The popularity of Thich Nhat Hanh and Deepak Chopra, also,
can tell us much about a longing for depth in the inner life, and the need to
find the places and people that can point us to the life giving sites of
meaning. The growth of Banyen’s Books and Sound in Vancouver from its small
nook in the wall in the 1970s to its immense space today illustrates yet again
the fact that spirituality, mysticism and the contemplative are very much on
front stage. Banyen’s, like the Hollyhock Retreat Centre on Cortes Island, is a
centre of inter-faith spirituality. Both Hollyhock and Banyen’s are lightning
rods for spiritual pilgrims in search of greater depth. Magazines such as Common Ground and Shared Vision speak to such a longing for more, also.

The fact that James Redfield harvested a bumper crop with The Celestine Prophecy in the 1990s, and
the modern equivalent, Dan Brown’s The Da
Vinci Code,
has done the same, speaks a clear message about a spiritual
hunger in our time. The fact that Tom Harpur’s

The Pagan Christ:
Recovering the Lost Light
has drawn and mesmerized many should alert the
attentive to the reality that spirituality is very much alive and well in our
time. The content of these books may be paper thin, and such missives do appeal
to the naïve, trendy and uncritical, but there is no doubting the fact many are
wed and bed by them.

The sensitive and probing insights of Trevor Carolon’s Return To Stillness: Twenty Years with a Tai
Chi Master
(2003), Peter Emberley’s Divine
Hunger: Canadians on a Spiritual Walkabout
(2002), Susan McCaslin’s A Matter of Spirit: Recovery of the Sacred
in Contemporary Canadian Poetry
(1998) and Douglas Todd’s Brave Souls (1996) cannot be missed or
ignored. Canadians are searching for something deeper than the churches are
offering, and if the churches do not speak and live from the depths of their
spiritual and contemplative tradition, the honest seekers will go elsewhere.
And, can they be blamed?

Trevor Carolan, Arnold Shives and I went, in the late autumn
of 1994, to Bellingham, to hear Gary Snyder read from his newest book of
poetry, Danger on Peaks. Snyder is
the last living of the North Cascade Beat poets, and more than 800 turned out
to hear him read. Snyder has embodied, in his thought and life, an integrative
depth that merges evocative meditative Eastern practices with ecological
responsibility. Gary Snyder, like the Dalai Lama, speaks to a generation of
spiritual seekers that long for depth and insight rather than religious
thinness and hyper-activism all cooked up and served religious chiefs. The turn
by some of the brightest and most sensitive to the contemplative and meditative
practices in the East is understandable. The soul and spirit craves and longs
for more than many churches (that are more interested in church growth) can
offer.

There are two concerns we need to flag before we move on in
this journey, and these need to be faced or much can go askew and astray.

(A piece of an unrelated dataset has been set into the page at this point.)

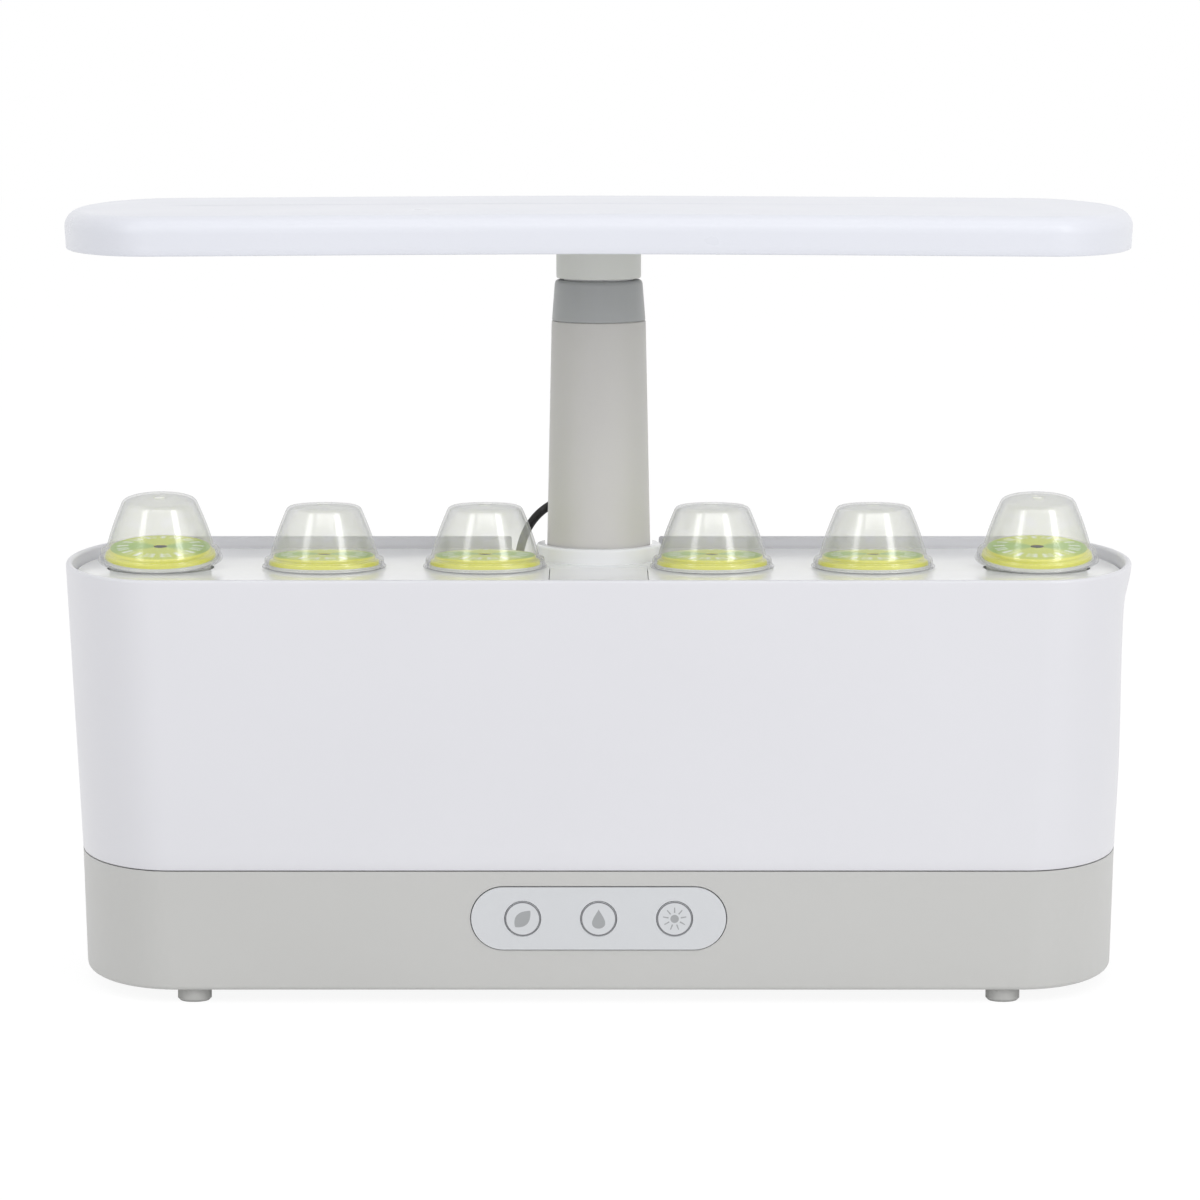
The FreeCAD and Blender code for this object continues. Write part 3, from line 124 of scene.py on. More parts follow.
class Paint:
    """Builds the node tree of one material, or of the world."""

    def __init__(self, name: str, world: bool = False) -> None:
        """Starts an empty tree with its output.

        Args:
            name: the material's or the world's name.
            world: whether the tree is a world's.
        """
        self.holder = (bpy.data.worlds if world else bpy.data.materials).new(name)
        self.holder.use_nodes = True
        self.tree = self.holder.node_tree
        self.tree.nodes.clear()
        self.output = self.tree.nodes.new("ShaderNodeOutputWorld" if world
                                          else "ShaderNodeOutputMaterial")

    def node(self, kind: str, settings: dict | None = None, inputs: dict | None = None,
             output: int | str = 0) -> Value:
        """Adds any node.

        Args:
            kind: the node's type.
            settings: its properties, or the stops of its ramp, which are set first.
            inputs: values or links by the socket's name or number.
            output: which output the result stands for.

        Returns:
            The chosen output.
        """
        made = self.tree.nodes.new(kind)
        for name, setting in (settings or {}).items():
            if name == "stops":
                self._stops(made.color_ramp, setting)
            else:
                setattr(made, name, setting)
        for name, given in (inputs or {}).items():
            if isinstance(given, Value):
                self.tree.links.new(given.socket, made.inputs[name])
            else:
                made.inputs[name].default_value = given
        return Value(self, made.outputs[output])

    @staticmethod
    def _stops(ramp: bpy.types.ColorRamp, stops: Sequence[tuple[float, Colour]]) -> None:
        """Fills a colour ramp with its stops."""
        while len(ramp.elements) < len(stops):
            ramp.elements.new(1.0)
        for element, (position, colour) in zip(ramp.elements, stops):
            element.position = position
            element.color = (*colour, 1.0)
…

First, there is a tendency by some of the more thoughtful on
the spiritual path to idealize and romanticize the East and caricature and
demean the West. This simplistic dualism will not do. There are distortions in
both East and West of the highest aims and ideals, and there are those in the
West and East who embody such integrity and authenticity. If our restless
hearts are ever to find an inner centre and peace, we need to seek the best in
each of the spiritual traditions.

Second, there is also a worrisome tendency to pit
spirituality, mysticism and the attraction of the contemplative way against the
repressive and oppressive nature of religion. The world and ethos of dogma,
doctrine and institutions are seen as the problem, and inner liberation is seen
as a flight from such a debilitating way. The spirituality is good, religion is
the problem dualism and syndrome disconnects an honest seeker from the complex
and historic communities that make for substantive transformation. Needless to
say, this shortsighted dualism becomes its own predictable doctrine and all
sorts of reactionary and self-styled radical institutions are created to
support such a dogmatic ideology.

There is no doubt we live in an age of spiritual thirst and
hunger. We should never mock the desire even though we should question the
places some go to slake the thirst and ease the gnawing hunger. Hearts are
restless both within and outside the church these days for greater depth and
insight. What can the contemplative tradition within Christianity both hear and
speak to such a situation?

The next few articles in this series will address, in
a suggestive way, how a deeper and more contemplative Christianity can respond
to the restless hearts and longings of those both within the church and the
world. Perhaps this deeper apologetic is what we need for our time.